すなわち、彼は約三年半の公生涯を送られ、紀元三〇年春に、十字架の死と復活のみわざをなされたのです。
また「七〇週の預言」において、最初の六九週が「七週と六二週」に分けられているのはなぜか、についても触れておきましょう。
紀元前四五七年の七週後――四九年後は、紀元前四〇八年です。これは丁度、旧約最後の預言者マラキの活動していた時代です。彼を最後に、旧約の預言者の時代は終わりました。
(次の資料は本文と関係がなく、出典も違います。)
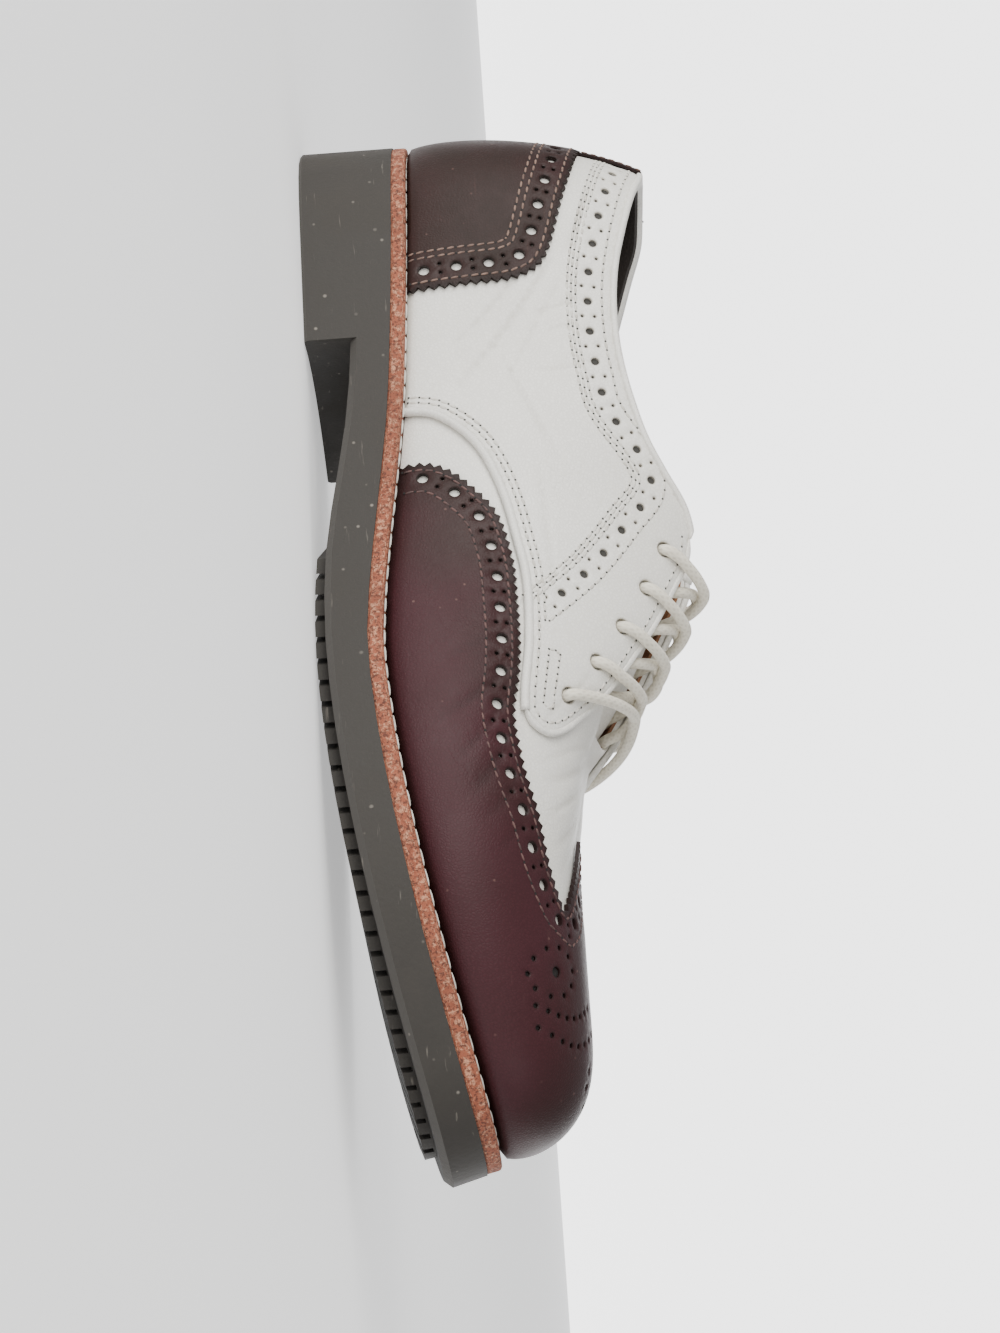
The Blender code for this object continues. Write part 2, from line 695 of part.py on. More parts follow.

これが、二四節でいう「幻と預言者を封じ・・・・」の意味することです。四〇八年頃、神の預言的幻と預言者の時代は終わり、封じられました。そして以後の六二週――約四〇〇年間は、いわゆる「中間時代」で、預言者の現われなかった時代です。
「七週と六二週」というように、いったん区切られているのは、それが「幻と預言者」の封じられる時であり、大きな節目だったからなのです。
「七〇週」には予型がある
私たちは七〇週のうち、最初の六九週(メシヤ到来までの期間)と、続く半週(キリストの三年半の公生涯)を見ました。計"六九週半"になります。
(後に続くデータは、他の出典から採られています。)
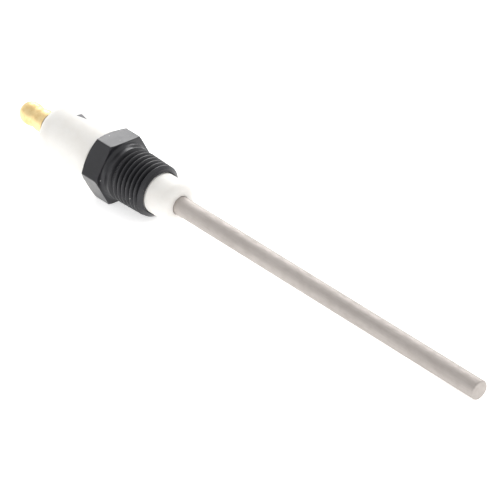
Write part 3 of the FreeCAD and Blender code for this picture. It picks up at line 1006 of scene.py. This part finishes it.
class PROBE_OT_stage(bpy.types.Operator):
    """Set up the pale table, the studio light and the camera"""
    bl_idname = "probe.stage"
    bl_label = "Stage, light and camera"

    def execute(self, context):
        stage = context.scene.probe_stage
        context.scene.view_settings.view_transform = "Standard"
        context.scene.world = studio_sky(stage.sky_bright, stage.sky_dim)
        floor_piece(stage.floor, stage.glow, stage.seen_glow)
        area_light("softbox", (-0.62, 0.60, 0.52), 0.8, 0.4, stage.softbox, Vector())
        area_light("backlight", (0.05, 0.81, 0.58), 0.8, 0.35, stage.backlight, Vector())
        place_camera(stage)
        return {"FINISHED"}


class PROBE_PT_panel(bpy.types.Panel):
    """Sidebar panel that lists the probe's pieces and their sizes"""
    bl_label = "Flame sensor probe"
    bl_idname = "PROBE_PT_panel"
    bl_space_type = "VIEW_3D"
    bl_region_type = "UI"
    bl_category = "Probe"

    def draw(self, context):
        for operator, settings in STEPS:
            box = self.layout.box()
            box.operator(operator.bl_idname)
            if settings:
                group = getattr(context.scene, settings)
                for name in group.bl_rna.properties.keys():
                    if name not in ("rna_type", "name"):
                        box.prop(group, name)


SETTINGS = (
    ("probe_bushing", BushingSizes),
    ("probe_insulator", InsulatorSizes),
    ("probe_rod", RodSizes),
    ("probe_terminal", TerminalSizes),
    ("probe_finish", ProbeFinish),
    ("probe_stage", StageSettings),
)
STEPS = (
    (PROBE_OT_bushing, "probe_bushing"),
    (PROBE_OT_insulator, "probe_insulator"),
    (PROBE_OT_rod, "probe_rod"),
    (PROBE_OT_terminal, "probe_terminal"),
    (PROBE_OT_washers, None),
    (PROBE_OT_seals, "probe_finish"),
    (PROBE_OT_stage, "probe_stage"),
)


def register():
    for name, group in SETTINGS:
        bpy.utils.register_class(group)
        setattr(bpy.types.Scene, name, bpy.props.PointerProperty(type=group))
    for operator, _ in STEPS:
        bpy.utils.register_class(operator)
    bpy.utils.register_class(PROBE_PT_panel)


def unregister():
    bpy.utils.unregister_class(PROBE_PT_panel)
    for operator, _ in reversed(STEPS):
        bpy.utils.unregister_class(operator)
    for name, group in reversed(SETTINGS):
        delattr(bpy.types.Scene, name)
        bpy.utils.unregister_class(group)


def main():
    register()
    bpy.ops.probe.bushing()
    bpy.ops.probe.insulator()
    bpy.ops.probe.rod()
    bpy.ops.probe.terminal()
    bpy.ops.probe.washers()
    bpy.ops.probe.seals()
    bpy.ops.probe.stage()


if __name__ == "__main__":
    main()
では、七〇週の最後の半週――三年半は、どこに見ることができるのでしょうか。
最後の三年半は、じつは"六九週半"の直後に続くものではなく、ある期間を隔てた将来――世の終末の時代に属するものです。それを見るために、ここで一つの興味深い事実に、目を留めましょう。
「七〇週の預言」には、じつは一つの"予型"があるのです。
六九週半――四八六年と半年という期間は、イスラエルの歴史に、もう一つ見ることができます。それは"シナイ山で律法が授与された時から、ソロモン神殿完成までの期間"です。
まず、シナイ山で律法が授与された時期を見てみると、それは出エジプトがなされた年のユダヤ暦「第三の月」(出エジ一九・一)でした。
70週の預言には、予型がある。予型時代の起点は、
モーセの律法授与であり、それは出エジプトの年の第三の月であった。
一方、ソロモン神殿について見てみると、旧約聖書・第一列王記六・一に、こう記されています。
「イスラエル人がエジプトの地を出てから四八〇年目、ソロモンがイスラエルの王となってから四年目・・・・に、ソロモンは主の家の建設に取りかかった」。
神殿の建設は、ソロモンの治世第四年――出エジプト後「四八〇年目」に開始されました。そして建設開始後、七年を経て、神殿は完成しました。
「(ソロモンの治世の)第一一年目のブルの月、すなわち第八の月に、神殿のすべての部分が、その明細通りに完成した。これを建てるのに七年かかった」(一列王六・三八)。
すなわちソロモン神殿は、出エジプトから四八七年目にあたる第八の月に、完成したのです。一方シナイ山における律法授与は、出エジプトの年の第三の月でした。
この「四八七年目」は、最初の年も数に入っています。ですから実質的にソロモン神殿は、律法授与から数えて"四八六年と半年の後"に完成した、ということになります。
ソロモン神殿は、出エジプト後、
486年と半年を経て完成した。
これは69週半(69週+半週)にあたる。
"四八六年半"は、六九週半であり、私たちが今まで見てきた"エルサレム再建命令からキリストの死までの期間"と、ピッタリ一致しています(図を参照)。